In each case the freehold owner of the site was now the appellant – APW – and the operator was the respondent – OT.

If the agreements were licences, they were subsisting agreements for the purposes of the Code and the operator could seek a new agreement under Part 5. If they were leases, they were subject to Part II of the Landlord and Tenant Act 1954 and Part 5 would not apply.

The agreement relating to the Sandbach site was made in 1997 for a minimum of 10 years at a fee: the site area was extended for an increased fee by a supplemental agreement in 2000. The agreement relating to the Hullbridge site was made in 2002 for a term of 20 years at a fee.

In both cases the telecommunications equipment was to be in a fenced compound, which the operator was required to erect and maintain within land also owned by APW over which OT had rights of access. APW could only access the sites for inspection, by prior appointment.

The judge in the First-tier Tribunal decided that the intention of the parties was that the operator would be granted a bundle of rights relating to the installation and operation of telecommunications equipment not exclusive possession of land so the agreements were licences not leases.
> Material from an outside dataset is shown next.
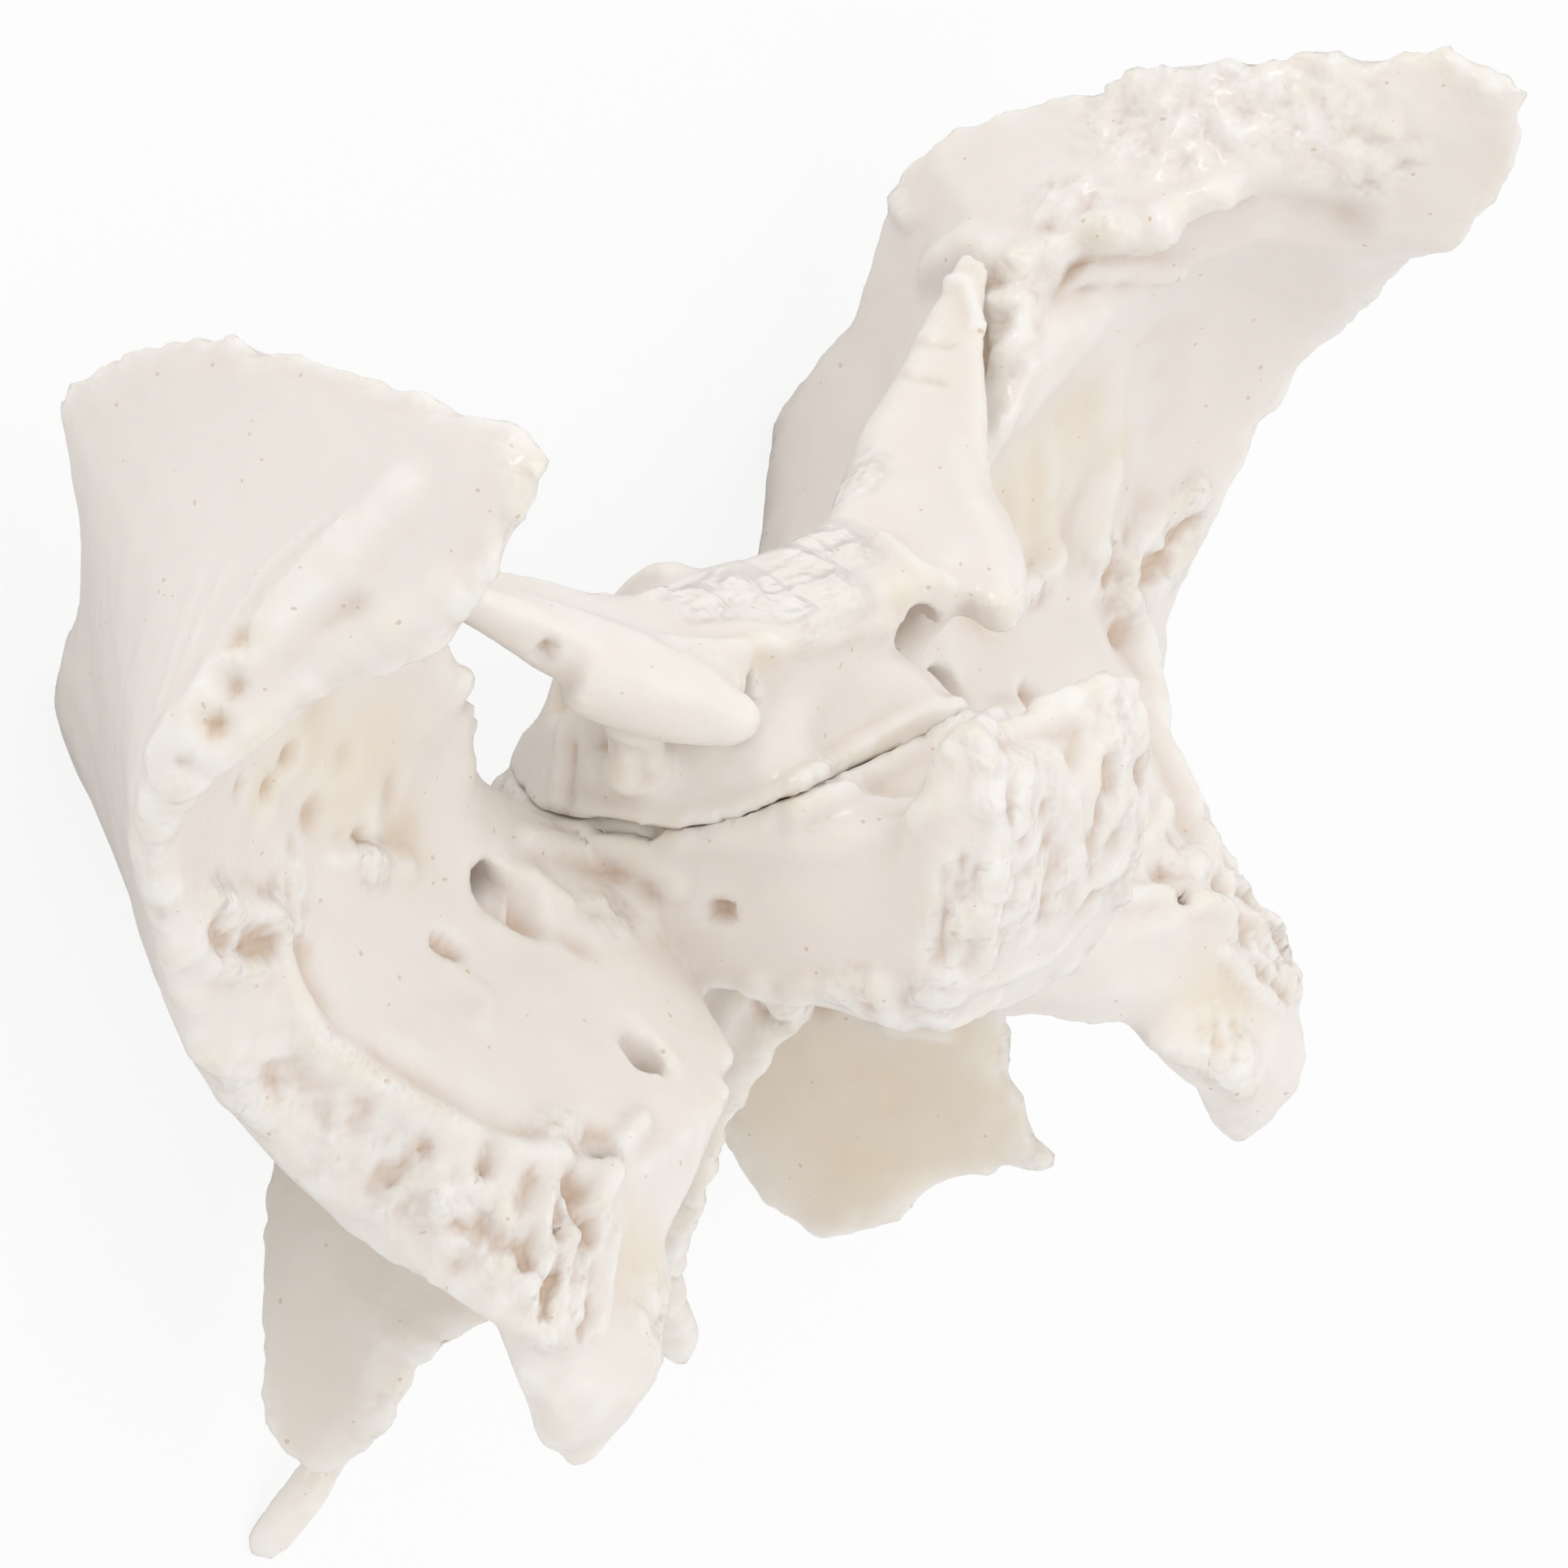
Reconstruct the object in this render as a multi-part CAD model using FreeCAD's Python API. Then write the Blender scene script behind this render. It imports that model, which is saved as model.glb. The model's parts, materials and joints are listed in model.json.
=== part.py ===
import FreeCAD, Part
import math
import os

# Sphenoid bone model: a plastic teaching cast in two glued castings.
# The bone is drawn in its own frame in millimetres: x to its left, y to its back, z up,
# with the origin at the middle of the tuberculum sellae. Each paired feature is drawn on the
# left and mirrored to the right, with the few sizes in which the two sides differ.

# Places of the two sides' values where a row has both
LEFT = 0
RIGHT = 1

# Main sizes
SEAM_GAP = 0.12
PLATE = 2.2
CANAL = 4.0

# Body, as rings across the bone: y, half width, top, bottom
BODY = (
    (-12.0, 6.5, -4.6, -20.0),
    (-7.5, 11.0, 0.6, -22.0),
    (-1.5, 12.0, 0.3, -20.5),
    (5.0, 11.0, -1.5, -18.0),
    (12.0, 10.2, -1.0, -15.5),
    (18.6, 9.4, -3.0, -13.0),
)
DORSUM = ((10.5, -9.0), (12.2, -1.0), (13.0, 3.4), (15.3, 4.0), (18.0, 0.6), (19.6, -6.0),
          (18.4, -12.4), (12.0, -14.5))
DORSUM_HALF = 9.8
DORSUM_SHARES = ((-1.0, 0.5, 0.0), (-0.86, 0.93, 0.6), (-0.45, 1.0, -0.2), (0.0, 1.0, -0.5),
                 (0.45, 1.0, -0.2), (0.86, 0.93, 0.6), (1.0, 0.5, 0.0))
FOSSA_CENTRE = (0.0, 7.2, 0.4)
FOSSA_RADII = (8.4, 5.4, 5.6)

# Seam between the castings, seen from the side: y, z
SEAM = ((-16.0, -14.5), (-6.0, -11.3), (-2.5, -9.4), (0.5, -8.4), (3.2, -6.8), (5.2, -4.8),
        (6.8, -2.0), (7.6, 3.0))
SEAM_HALF = 13.2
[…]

The Tribunal disagreed. The agreements did grant an extensive bundle of rights but in relation to equipment which was to be installed and operated within an enclosed compound. Considered with the plans, which identified specific areas of land subject to the rights, the fencing obligations, extensive sharing rights for the operator and restricted access for the owner, the agreements granted exclusive occupation of each site.

The Hullbridge agreement was for a term at a rent and was a lease. However, the Sandbach agreement was not for a term certain, being neither a fixed term, a periodic tenancy nor an amalgamation of the two. Since an annual periodic tenancy could not be implied the agreement was a licence, not a lease.